Once a limited partnership is registered, it must adhere to a few ongoing compliance and filing requirements.

Filing Change of Particulars of the Firm

Any change in the registered particulars of the firm, such as change in the firm’s name, principal place of business, partners, partnership terms, limited partners’ contribution or partners’ liability must be intimated to the Companies Registry within 1 week of the change.

Filing Profits Tax Return

As per Hong Kong company law, limited partnerships formed in Hong Kong must file their profits tax return on an annual basis. Generally, a newly registered firm will receive its first profits tax return 18 months after the date of registration. Normally, profits tax return should be filed within 1 month from the date of issue. You may incur a penalty or even prosecution, if you fail to submit your tax return by the due date.

Small businesses whose gross income does not exceed HKD 500,000 are not required to attach any financial statements along with the tax return. However, they must prepare the accounts, complete the tax return in accordance with the accounts prepared, and retain the accounts and documents for inspection by tax authorities.

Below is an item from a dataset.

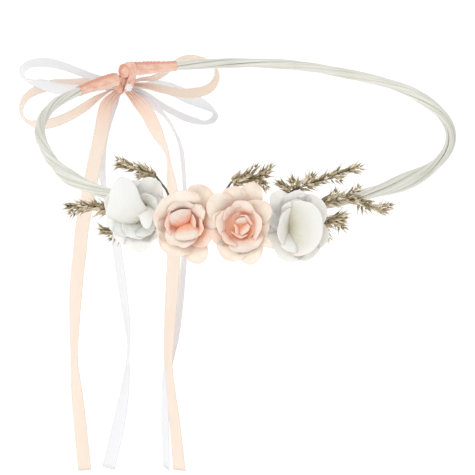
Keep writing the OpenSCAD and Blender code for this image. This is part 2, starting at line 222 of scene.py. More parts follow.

Businesses whose income exceeds HKD 500,000 will have to submit the following documents along with their tax return:

  • A certified copy of the firm’s balance sheet and Profit & Loss Account relating to the basis period.
  • A tax computation indicating how the amount of assessable of profits (or adjusted losses) has been arrived at.

Renewal of Business Registration Certificate

The Business Registration Certificate should be renewed 1 month before expiry on an annual basis or once every three years, depending on whether the Certificate is valid for 1 year or 3 years.